Eager Execution code example

import tensorflow as tf
import tensorflow.contrib.eager as tfe

tfe.enable_eager_execution()

x = [[2.]]
m = tf.matmul(x, x)

print(m)
# The 1x1 matrix [[4.]]

TensorFlow 2.x Era (2019 - Now)

The user programming interface in the TensorFlow 2.x era has not changed significantly from the user programming interface in the TensorFlow 1.x era. There are just a few tweaks to the default settings, the main ones being:

  • Use Eager Execution mode by default.
  • The Keras interface is used by default.

JAX era (2020 - Now)

JAX is not a replacement or successor to TensorFlow, it’s just another machine learning framework from Google with an underlying implementation that is consistent with that of the TensorFlow 2.x era.

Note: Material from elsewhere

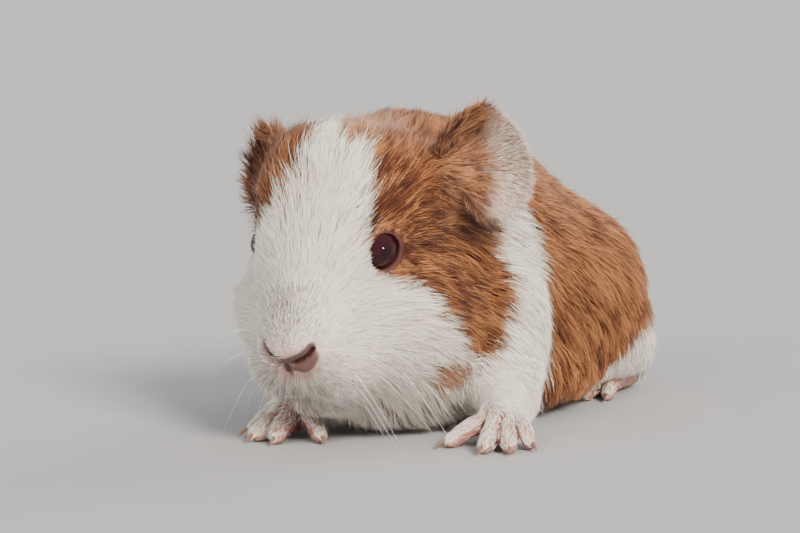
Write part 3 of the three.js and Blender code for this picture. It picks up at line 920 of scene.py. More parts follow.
# %% [markdown]
# The skin shows between the hairs as an undercoat, and bare on lids, nose, ears and feet, where
# it is thin, moist and pink. Its bump is a fine leathery grain.

# %% Material of the skin
def store(target, **values):
    """Keeps one number per point with a mesh, for its material to read."""
    for name, numbers in values.items():
        attribute = target.data.attributes.new(name, "FLOAT", "POINT")
        attribute.data.foreach_set("value", np.asarray(numbers, np.float32))


# The darker and the lighter colour of the bare places.
BLOTCHED = {
    "ear": ((164, 116, 90), (190, 146, 120)),
    "pink": ((150, 94, 86), (182, 122, 112)),
    "nose": ((80, 58, 56), (106, 80, 76)),
    "wing": ((92, 66, 61), (114, 84, 78)),
}


def skin_material():
    shader = Shader("skin", Roughness=0.55, Specular_IOR_Level=0.4, Subsurface_Weight=0.12)
    shader.surface.inputs["Subsurface Radius"].default_value = (0.0012, 0.0006, 0.0004)
    shader.surface.inputs["Subsurface Scale"].default_value = 1.0
    blotches = shader.noise(260)
    under = shader.mix(shader.attribute("ginger"), linear(226, 204, 190), linear(84, 44, 28))
    colour = shader.mix(shader.attribute("flush"), under, linear(206, 162, 150))
    for place, (dark, light) in BLOTCHED.items():
        blotched = shader.mix(blotches, linear(*dark), linear(*light))
        colour = shader.mix(shader.attribute(place), colour, blotched)
    colour = shader.mix(shader.attribute("lid"), colour, linear(86, 56, 54))
    # Painted shade darkens the grooves of nostrils, lips and toes and the inner rim of the lids.
    colour = shader.mix(shader.attribute("crease"), colour, linear(70, 28, 26))
    wet = 0.55 - 0.2 * shader.attribute("nose") - 0.15 * shader.attribute("lid")
    grain = shader.bump(shader.noise(2600, 4.0), 0.00012, 0.6)
    return shader.feed(Base_Color=colour, Roughness=wet, Normal=grain)


skin.data.materials.append(skin_material())
print("material skin has", len(skin.data.materials[0].node_tree.nodes), "nodes")

# %% Maps of the bare places
face = to_head(points)
across, up = np.abs(face[:, 0] - SNOUT_TURN), face[:, 2]
# Lines on the face, as for its relief: the edge of the pad and the wing of a nostril.
NOSE_PAD = [[0, -3.4], [0, -0.6], [2.2, 0.3], [4.6, 1.2], [6.4, 2.4]]
NOSE_WING = [[1.6, -2.0], [3.4, -2.2], [4.8, -2.0], [6.0, -1.2], [6.9, 0.2]]
LIP_CLEFT = [[0, -2], [0, -11]]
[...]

JAX attempts to use a new programming paradigm to solve the problems of TensorFlow that are less popular among researchers.

The JAX era user programming interface has two major changes from the TensorFlow 2.x era design:

  1. the main target group of the JAX programming approach is researchers, while the main target group of TensorFlow 2.x is engineers. This counteracts the threat of PyTorch, whose main target group is also researchers.
  2. JAX tries to use a more advanced but relatively rare programming paradigm and tries to create a new programming paradigm, not a continuation of TensorFlow or PyTorch.